9. You will consider the most inhumane parenting techniques to quickly solve a desperately disgusting situation.  My one point involves pooping (see #8) of course.  On a terribly long road trip to Canada to visit family, my daughter must have filled her diaper twelve times.  Something about the open road for her is the same as a good magazine in the bathroom for others.  Stop #12-- a park/playground that is right against beautiful Lake Ontario.  The goal was to hit the public restroom and change her.  As I reach to undo the car seat straps, it becomes immediately clear that she's pooped....everywhere.  And everywhere as in.....up to her hair, down into her socks....I have absolutely no idea how this was possible considering we had just stopped 30 minutes before.  It's 38 degrees outside and misty with rain.  Within moments, I'm covered in poop, she's wailing and I have a car full of people just staring at me.  I do the only thing possible....and strip her naked.  If I was a near a hose, I would have sprayed her for 2 minutes.....and I absolutely considered how close Lake Ontario was right behind the car....a quick dunk under water and she would be washed clean.  That was my inhumane parenting technique that almost was.  But- we figured out a way to get her cleaned up, cleaned up the car, cleaned up me and went about our trip.

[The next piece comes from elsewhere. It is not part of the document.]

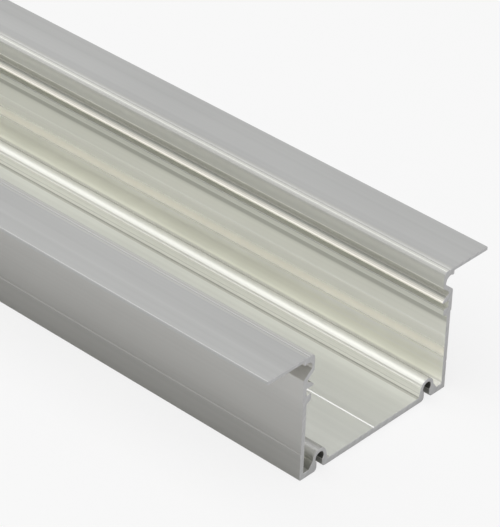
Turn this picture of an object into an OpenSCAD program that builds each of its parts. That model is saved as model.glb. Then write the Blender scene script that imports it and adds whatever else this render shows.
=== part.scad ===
// Recessed lighting profile: one aluminium extrusion with a channel between two mounting flanges.
// It lies on its base with the channel open upwards. X runs along the length, Y across, Z up,
// and the origin is the middle of the base.

/* [Stock] */
// Length of the bar
length = 1000; // [200:10:3000]
// Height from the base to the top of the flanges
height = 34.3; // [30:0.1:60]
// Width of the body, outside its two side walls
body_w = 51; // [30:0.5:120]
// Width of a flange beyond its side wall
flange_w = 12.2; // [5:0.1:25]

/* [Walls] */
// Thickness of the side walls
wall_t = 1.2; // [1:0.1:1.5]
// Thickness of the base plate
base_t = 1.6; // [1.3:0.1:1.9]
// Radius of the outer edges along the base
base_r = 0.4; // [0.2:0.1:1]
// Distance that the wall stands out behind the snap rack, and depth of the snap groove in it
band_d = 0.25; // [0.1:0.05:0.4]
// Height of the lower edge of that thicker band
band_z = 22.2; // [19:0.1:24]

/* [Flanges] */
// Thickness of a flange
flange_t = 1; // [0.8:0.05:1.3]
// Radius of the flange's two outer edges
flange_edge_r = 0.2; // [0.1:0.05:0.35]
// Thickness of the root that joins a flange to its neck
root_t = 1.8; // [1.6:0.1:2.1]
// Width of the root, from the mouth outwards
root_w = 3.55; // [3.3:0.05:4]
// Radius of the bead along the root's lower outer edge
bead_r = 0.4; // [0.3:0.05:0.5]
// Distance that the bead hangs below the root
bead_drop = 0.25; // [0.1:0.05:0.3]

/* [Lip] */
// Width of the lip along the mouth
lip_w = 1.9; // [1.6:0.1:2.2]
// Radius of the lip's inner edge
lip_r = 1.2; // [0.6:0.1:1.3]
// Width of the shallow slope from the lip up to the flange
step_w = 1; // [0.6:0.1:1.3]
// Height of the shallow slope from the lip up to the flange
step_d = 0.1; // [0.05:0.01:0.2]

/* [Mouth] */
// Distance that a neck's inner face stands in from the side wall's outer face
neck_inset = 3.3; // [3.1:0.05:3.8]
// Thickness of a neck
neck_t = 0.8; // [0.7:0.05:1]
// Radius of the fillet between a neck and the flange's root
neck_fillet_r = 1.6; // [0.5:0.1:1.7]
// Depth of a neck's lower inner edge below the flange top
neck_drop = 4.6; // [4.4:0.1:5.2]
// Radius of a neck's lower inner edge
neck_edge_r = 0.3; // [0.1:0.05:0.5]
// Thickness of the sloped shoulder that widens the neck to the side wall
shoulder_t = 1.1; // [0.9:0.05:1.3]
// Slope of the shoulder
shoulder_a = 40; // [35:1:43]
// Radius of the shoulder's outer edge
shoulder_r = 0.5; // [0.2:0.1:0.9]
// Radius of the inside corner between a neck and its shoulder
nook_r = 0.3; // [0.1:0.05:0.5]

/* [Snap rack] */
// Depth of the upper hook's root, at the side wall, below the flange top
hook_drop = 7.1; // [7:0.05:8.5]
// Slope of the upper hook's top face
hook_a = 24; // [10:1:26]
// Height of the upper hook at the side wall
hook_h = 1.75; // [1.7:0.05:2.3]
// Width of the lead-in slope along the upper hook's edge
lead_w = 0.75; // [0.5:0.05:0.8]
// Slope of the lead-in
lead_a = 48; // [40:1:50]
// Height of the snap groove between the two hooks
groove_h = 1.95; // [1.2:0.05:2.6]
// Reach of the lower hook from the side wall
ledge_w = 1.4; // [0.8:0.1:2]
// Height of the lower hook's face
ledge_h = 1.65; // [1.2:0.05:2.4]
// Slope of the underside of the lower hook
under_a = 25; // [15:1:45]
// Radius of the hooks' edges
hook_r = 0.2; // [0.1:0.05:0.25]

/* [Screw ports] */
// Distance of a port's axis from the side wall's outer face
port_inset = 6.65; // [6.3:0.05:9]
// Height of a port's axis above the base
port_z = 3.4; // [3.3:0.1:4.5]
// Bore of a screw port
port_d = 2.8; // [2.5:0.1:3]
// Wall around a screw port
port_wall = 0.95; // [0.8:0.05:1.1]
// Width of the slot that opens a port downwards
port_slot = 1.9; // [1.2:0.1:1.9]
// Radius of the slot's two lower edges
port_slot_r = 1.1; // [0.3:0.1:1.2]
// Spread of the port's flank at the floor, towards the middle
port_foot = 0.5; // [0.2:0.05:0.8]
// Spread of the port's flank at the floor, towards the side wall
port_heel = 1.3; // [0.4:0.1:1.4]

/* [Lines] */
// Width of the marking groove along the middle of the floor
centre_w = 0.4; // [0.3:0.05:0.8]
// Depth of the marking groove along the middle of the floor
centre_d = 0.12; // [0.05:0.01:0.3]
// Width of the fine lines
line_w = 0.3; // [0.2:0.05:0.5]
// Depth of the fine lines
line_d = 0.08; // [0.04:0.01:0.2]
// Height of the fine line on the inner faces
inner_line_z = 15.2; // [10:0.1:18]
// Width of the drilling guide line on the outer faces
guide_w = 0.6; // [0.3:0.05:0.9]
// Depth of the drilling guide line on the outer faces
guide_d = 0.2; // [0.1:0.05:0.3]
// Height of the drilling guide line on the outer faces
guide_z = 7.6; // [5:0.1:15]
// Number of gripping notches on each port's flank
notches = 3; // [0:1:3]
// Height of the lowest gripping notch above the floor
notch_z = 1; // [0.6:0.1:1.2]
// Spacing of the gripping notches
notch_pitch = 1.05; // [0.8:0.05:1.05]

/* [Hidden] */
$fn = 64;
bite = 0.05;                                  // overlap between shapes that are one piece of metal
kiss = 0.0005;                                // how far an arc crosses the faces that it runs into
wall_out = body_w / 2;
wall_in = wall_out - wall_t;
band_out = wall_out + band_d;
neck_in = wall_out - neck_inset;
neck_out = neck_in + neck_t;
root_out = neck_in + root_w;
flange_out = wall_out + flange_w;
lip_out = neck_in + lip_w;
port_y = wall_out - port_inset;
port_r = port_d / 2 + port_wall;
lip_top = height - step_d;
flange_low = height - flange_t;
root_low = height - root_t;
neck_low = height - neck_drop;
hook_root = height - hook_drop;
hook_low = hook_root - hook_h;
ledge_in = wall_in - ledge_w;
ledge_top = hook_low - groove_h;
ledge_low = ledge_top - ledge_h;
// Inner and outer lines of the shoulder, as heights over the distance from the middle
function shoulder_in(y) = neck_low - (y - neck_in) * tan(shoulder_a);
function shoulder_out(y) = shoulder_in(y) + shoulder_t / cos(shoulder_a);
// Distance from the middle to the inner flank of a screw port at a height
function flank(z) = z > port_z ? port_y - sqrt(port_r * port_r - (z - port_z) * (z - port_z))
    : port_y - port_r - port_foot * (port_z - z) / (port_z - base_t);
function along(a, d) = [d * cos(a), d * sin(a)];

// Corner at v between edges that leave it at angles a and b, outside an arc of radius r.
// It is taken away from an outer corner and added to an inner one.
module corner(v, a, b, r) {
    half = (b - a) / 2;
    difference() {
        polygon([
            v - along(a + half, bite), v + along(a, r / tan(half)) + along(a - 90, bite),
            v + along(a + half, r / sin(half)), v + along(b, r / tan(half)) + along(b + 90, bite)
        ]);
        translate(v + along(a + half, r / sin(half) - kiss)) circle(r);
    }
}

// V-shaped groove that opens along +Y, cut into a face at y = 0
module v_groove(w, d) {
    polygon([[-d, 0], [bite, w / 2 * (1 + bite / d)], [bite, -w / 2 * (1 + bite / d)]]);
}

// A length of bar with the given section, centred on the origin
module bar(extra = 0) {
    rotate([90, 0, 90]) linear_extrude(height = length + extra, center = true) children();
}

// Base plate with its marking groove and rounded outer edge
module base_plate() {
    difference() {
        bar() translate([-bite, 0]) square([wall_out + bite, base_t]);
        bar(2) translate([0, base_t]) rotate(90) v_groove(centre_w, centre_d);
        bar(2) corner([wall_out, 0], 90, 180, base_r);
    }
}

// Side wall, which steps out behind the snap rack by as much as the snap groove cuts into it,
// and its two lines
module side_wall() {
    difference() {
        union() {
            bar() translate([wall_in, base_r]) square([wall_t, shoulder_out(wall_out) - base_r]);
            bar() translate([wall_in, band_z]) square([wall_t + band_d, shoulder_out(band_out) - band_z]);
        }
        bar(2) translate([wall_in - bite, ledge_top]) square([band_d + bite, groove_h]);
        bar(2) translate([wall_in, inner_line_z]) rotate(180) v_groove(line_w, line_d);
        bar(2) translate([wall_out, guide_z]) v_groove(guide_w, guide_d);
    }
}

// Upper hook of the snap rack, with a lead-in slope that spreads the legs of a diffuser
module upper_hook() {
    crest = hook_root - (wall_in - neck_in - lead_w) * tan(hook_a);
    nose = crest - lead_w * tan(lead_a);
    difference() {
        bar() polygon([
            [wall_in + bite, hook_root + bite * tan(hook_a)], [neck_in + lead_w, crest], [neck_in, nose],
            [neck_in, hook_low], [wall_in + bite, hook_low]
        ]);
        bar(2) corner([neck_in, nose], -90, lead_a, hook_r);
        bar(2) corner([neck_in, hook_low], 0, 90, hook_r);
    }
}

// Lower hook of the snap rack, below the groove that the diffuser's legs snap into
module lower_hook() {
    difference() {
        bar() polygon([
            [wall_in + bite, ledge_top], [ledge_in, ledge_top], [ledge_in, ledge_low],
            [wall_in + bite, ledge_low - (ledge_w + bite) * tan(under_a)]
        ]);
        bar(2) corner([ledge_in, ledge_top], -90, 0, hook_r);
        bar(2) corner([ledge_in, ledge_low], -under_a, 90, hook_r);
    }
}

// Shoulder that carries the neck inside the side wall
module shoulder() {
    difference() {
        bar() polygon([
            [neck_in, neck_low], [neck_in, shoulder_out(neck_in)], [band_out, shoulder_out(band_out)],
            [band_out, shoulder_in(band_out)]
        ]);
        bar(2) corner([neck_in, neck_low], -shoulder_a, 90, neck_edge_r);
    }
}

// Neck between the shoulder and the flange's root, with the curves at its two ends
module neck() {
    bar() translate([neck_in, shoulder_out(neck_out) - bite])
        square([neck_t, root_low - shoulder_out(neck_out) + 2 * bite]);
    bar() corner([neck_out, root_low], -90, 0, neck_fillet_r);
    bar() corner([neck_out, shoulder_out(neck_out)], -shoulder_a, 90, nook_r);
}

// Root of the flange: the rounded lip along the mouth, the shallow slope beside it and the bead below
module root() {
    bead_z = root_low - bead_drop + bead_r;
    difference() {
        union() {
            bar() translate([neck_in, root_low]) square([root_w - bead_r, root_t]);
            bar() translate([root_out - bead_r - bite, bead_z]) square([bead_r + bite, height - bead_z]);
        }
        bar(2) polygon([
            [neck_in - bite, height + bite], [neck_in - bite, lip_top], [lip_out, lip_top],
            [lip_out + step_w, height], [lip_out + step_w, height + bite]
        ]);
        bar(2) corner([neck_in, lip_top], -90, 0, lip_r);
        bar(2) translate([lip_out, lip_top]) rotate(90) v_groove(line_w, line_d);
    }
    bar() translate([root_out - bead_r, bead_z]) circle(bead_r);
}

// Flange with its rounded outer edges
module flange() {
    difference() {
        bar() translate([root_out - bead_r, flange_low]) square([flange_out - root_out + bead_r, flange_t]);
        bar(2) corner([flange_out, height], 180, 270, flange_edge_r);
        bar(2) corner([flange_out, flange_low], 90, 180, flange_edge_r);
    }
}

// Screw port: a round boss on the base plate with a notched inner flank, a bore and a slot below it
module port_boss() {
    difference() {
        union() {
            bar() translate([port_y, port_z]) circle(port_r);
            bar() polygon([
                [port_y - port_r - port_foot, base_t - bite], [port_y + port_r + port_heel, base_t - bite],
                [port_y + port_r + port_heel, base_t], [port_y + port_r, port_z],
                [port_y - port_r, port_z], [port_y - port_r - port_foot, base_t]
            ]);
        }
        for (i = [0:1:notches - 1]) {
            z = base_t + notch_z + i * notch_pitch;
            bar(2) translate([flank(z), z]) rotate(180) v_groove(line_w, line_d);
        }
    }
}

// The opening of a screw port: its bore and the slot that runs out through the base
module port_opening() {
    bar(2) translate([port_y, port_z]) circle(port_d / 2);
    bar(2) translate([port_y - port_slot / 2, -bite]) square([port_slot, port_z + bite]);
    bar(2) corner([port_y + port_slot / 2, 0], 0, 90, port_slot_r);
    bar(2) corner([port_y - port_slot / 2, 0], 90, 180, port_slot_r);
}

// One half of the profile, on the +Y side
module half_profile() {
    difference() {
        union() {
            base_plate();
            side_wall();
            upper_hook();
            lower_hook();
            shoulder();
            neck();
            root();
            flange();
            port_boss();
        }
        port_opening();
        bar(2) corner([band_out, shoulder_out(band_out)], 180 - shoulder_a, 270, shoulder_r);
    }
}

module profile() {
    color([0.74, 0.74, 0.71]) union() {
        half_profile();
        mirror([0, 1, 0]) half_profile();
    }
}

profile();
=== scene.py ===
import math
from types import SimpleNamespace

import bmesh
import bpy
from mathutils import Matrix, Vector


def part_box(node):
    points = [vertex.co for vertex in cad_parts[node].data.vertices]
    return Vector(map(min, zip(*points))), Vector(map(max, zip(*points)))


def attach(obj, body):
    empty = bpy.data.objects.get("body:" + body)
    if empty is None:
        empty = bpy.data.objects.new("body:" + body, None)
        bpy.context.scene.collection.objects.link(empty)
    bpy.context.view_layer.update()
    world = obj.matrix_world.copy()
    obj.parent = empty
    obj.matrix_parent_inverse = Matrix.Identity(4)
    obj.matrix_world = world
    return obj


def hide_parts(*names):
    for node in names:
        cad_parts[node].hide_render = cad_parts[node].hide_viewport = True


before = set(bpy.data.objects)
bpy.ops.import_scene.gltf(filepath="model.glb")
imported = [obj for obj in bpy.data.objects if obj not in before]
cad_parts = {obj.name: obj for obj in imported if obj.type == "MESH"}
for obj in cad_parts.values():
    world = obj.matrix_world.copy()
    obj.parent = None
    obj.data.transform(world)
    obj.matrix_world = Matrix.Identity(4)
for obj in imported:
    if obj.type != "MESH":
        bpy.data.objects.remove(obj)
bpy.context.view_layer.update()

# Profile: one bar of aluminium, pressed through a die and satin anodised. The die leaves fine
# lines along the bar, and the saw leaves two bare ends whose sharp edges are only just broken.
profile_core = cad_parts["profile"]
bar_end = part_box("profile")[1].x
broken_edge = 0.00012

# Distances within which two points are one, and a point lies on an end. Angles within which two
# faces are one plane, and one curve. Share of its normal along the bar that makes a face an end.
merge_distance = 0.0000001
end_tolerance = 0.000001
flat_angle = 0.001
smooth_angle = math.radians(28)
end_facing = 0.9

bpy.ops.object.select_all(action="DESELECT")
profile = bpy.data.objects.new("profile_bar", profile_core.data.copy())
bpy.context.scene.collection.objects.link(profile)
bpy.context.view_layer.objects.active = profile
profile.select_set(True)
bpy.ops.object.mode_set(mode="EDIT")
bpy.ops.mesh.customdata_custom_splitnormals_clear()
bpy.ops.mesh.select_all(action="SELECT")
bpy.ops.mesh.remove_doubles(threshold=merge_distance)
bpy.ops.mesh.dissolve_limited(angle_limit=flat_angle)
bpy.ops.object.mode_set(mode="OBJECT")

# Two of the notches on each port leave a thin sliver of metal. A corner of the section that folds
# back this sharply is the tip of one, and the long edge that runs from it is dissolved.
fold_back = -0.8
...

10. You will love them more than anything on earth.  Everyone tells you this but you don't really get it until you 'get it.'  They will make life before baby seem like a blur of unimportant nonsense.  You will wonder why you ever felt busy before kids and why you ever complained about being tired.  You will love every funny thing they say and hug them about 200 times a day.  You will love tucking them in at night and love seeing them in the morning all warm from sleep (even if you get woken up to one of them quietly staring at you from the side of your bed in the dark).  You will dream for them and with them and about them for the rest of your life.